If you do not mind half-hearted acting from the leads, and perhaps you are only interesting in seeing this because it's a John Woo movie, then you will also be disappointed because there is little of Woo's dynamic, adrenaline-pumping, Mexican stand-off laden, martial arts-spinning action in this story. I remember one motorcycle chase that took me back to M-I-2 and strangely also The Bourne Identity (in which Matt Damon is being chased while on the search for his identity post-amnesia) but it was lacking in oomph; there is also a brief Woo-like face-off on the subway tracks between Affleck and the key henchman but this is the most daring John Woo will allow himself to get the rest of the time he blindly follows the standard formula for modern sci-fi/action fare. In other words, Affleck looks at an item in the envelope, has a startling revelation, sets out knowing exactly what to do and when to do it, being effortlessly aided by conveniently appearing objects and doors then some henchman interrupts him.

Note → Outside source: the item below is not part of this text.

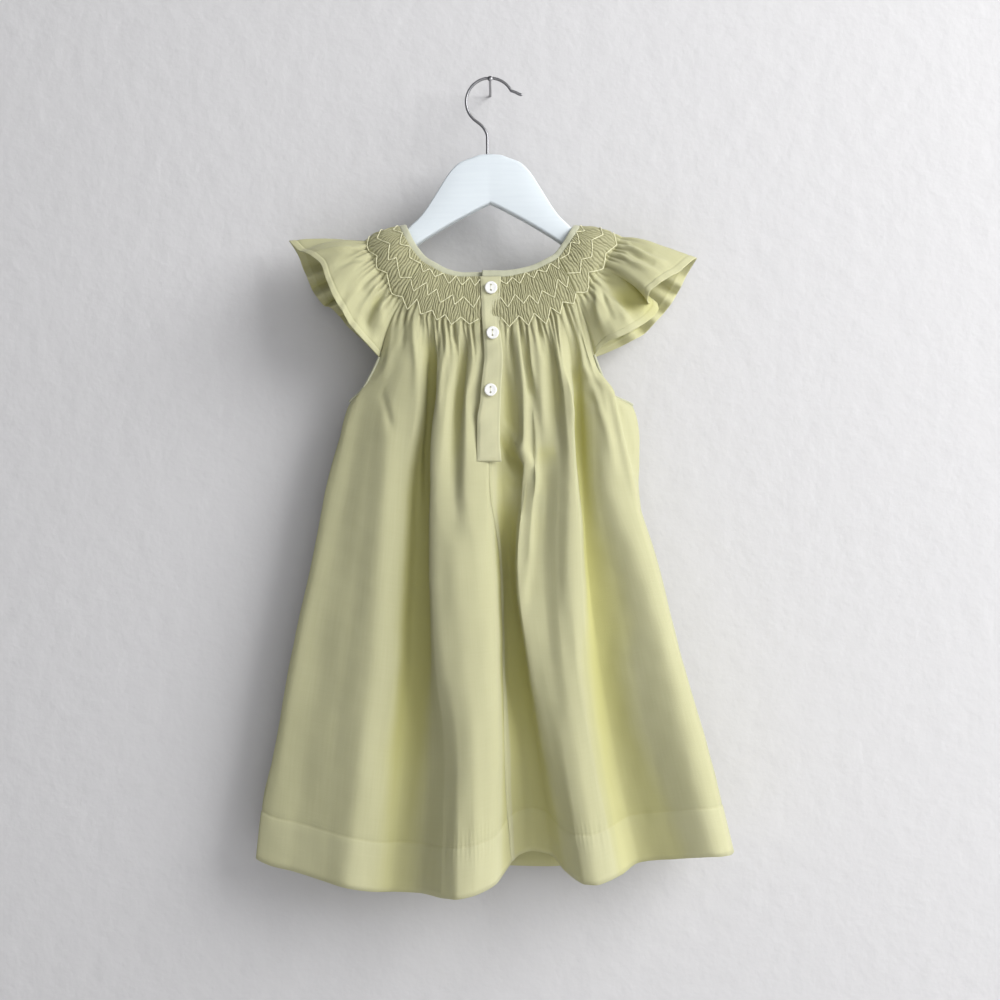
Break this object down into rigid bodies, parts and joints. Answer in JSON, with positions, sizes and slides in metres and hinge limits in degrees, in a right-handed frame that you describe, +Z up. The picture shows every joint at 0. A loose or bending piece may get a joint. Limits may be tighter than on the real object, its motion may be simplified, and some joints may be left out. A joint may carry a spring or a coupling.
{
  "type": "toddler dress on a hanger",
  "caption": "Round-necked smocked toddler dress with fluttering cap sleeves, a buttoned back placket and a wide hem, hung from a small painted wooden hanger by its wire hook.",
  "frame": {"origin": "inside of the hook's bend at its highest point, where the hook rests on a rail or a nail", "axes": "+Z up; +X to the right of someone who looks at the buttons; the buttoned back of the dress faces -Y and its front faces +Y"},
  "size_m": [0.3964, 0.092, 0.6714],
  "materials": {
    "cloth": "fine plain-woven cotton and linen, pale sage green, matt",
    "binding": "bias strip of the same cloth",
    "button": "pearly white, polished",
    "hanger_paint": "white satin paint on wood",
    "steel": "polished wire"
  },
  "bodies": {
    "root": {"back_left": "cloth", "back_right": "cloth", "front": "cloth", "sleeve_left": "cloth", "sleeve_right": "cloth", "neck_binding": "binding", "armhole_binding_left": "binding", "armhole_binding_right": "binding", "placket": "cloth", "button_1": "button", "button_2": "button", "button_3": "button", "hanger_body": "hanger_paint", "hanger_hook": "steel"}
  },
  "joints": []
}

I think this is one of those films that continuity spies could OD on, because the plot really is thinner than an Olsen twin. For example, how could Michael be such an expert genius engineer if he keeps on erasing any technical information post completion of a work task? He'd have to start from scratch every time. You just have to look past the stupid goofs, the flat characters, the mediocre acting and the safe action if you want to enjoy Paycheck (2003) but then... there is not much left.